Zero-Waste Manufacturing: How to Close the Industrial Production Loop Completely?

The logical conclusion of mastering recycled content is to close the production loop entirely, moving toward a true zero-waste manufacturing system. This is the ultimate goal of the circular economy, where every byproduct, off-cut, and end-of-life product becomes a valuable feedstock for a new production cycle. Achieving this requires more than just efficient recycling; it demands an integrated, intelligent system that optimizes material flows in real-time. It means treating your own manufacturing waste not as a disposal problem, but as your most reliable and highest-quality source of PIR material.
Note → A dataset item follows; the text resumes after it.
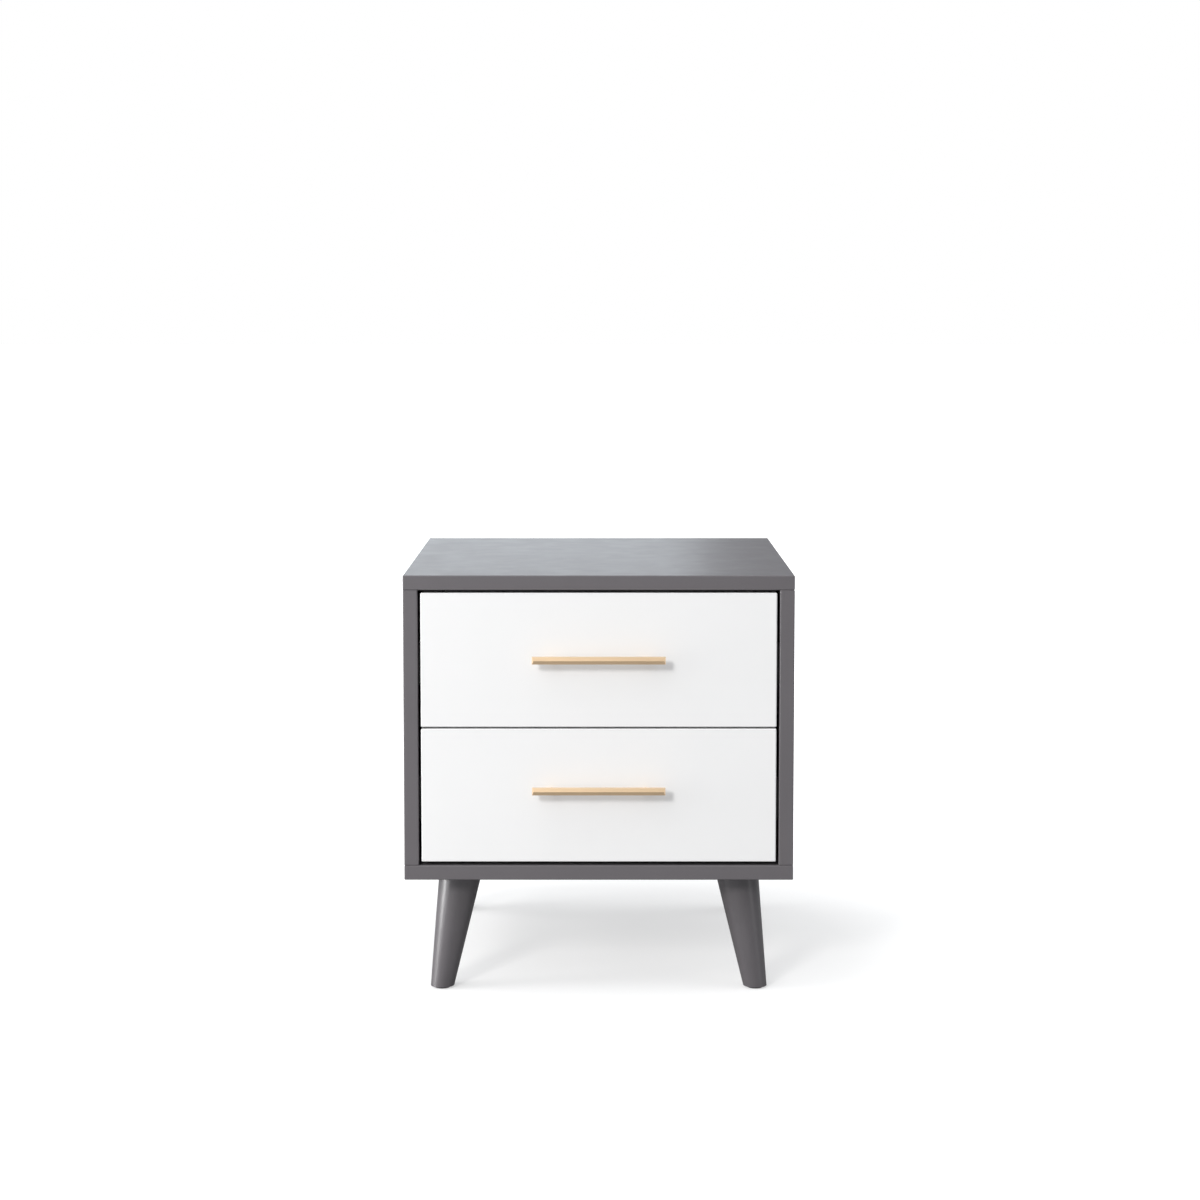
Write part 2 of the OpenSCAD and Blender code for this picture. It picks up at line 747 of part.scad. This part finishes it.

This closed-loop vision is no longer theoretical. The convergence of advanced sensors, robotics, and artificial intelligence is making it a practical reality. AI-driven quality control systems can now monitor waste streams within a factory, identify valuable materials, and provide data that optimizes the entire production process to minimize waste generation in the first place. This represents the final evolution from reactive sorting to predictive and preventative quality management.

These smart systems can make decisions at a speed and scale impossible for humans, ensuring maximum material recovery and purity.

For a manufacturing engineer, this is the frontier of process optimization. It involves integrating smart sensors on production lines to track waste in real-time, using AI to analyze that data for patterns, and feeding the insights back to redesign processes for less waste and better internal recycling. Completely closing the loop means turning your factory into its own self-sustaining ecosystem, where waste is not an output, but simply a resource in transit.

Start by auditing your current production lines to identify your largest waste streams. This is the first step in creating a data-driven plan to transform that waste into a high-value asset and achieve a truly circular manufacturing process.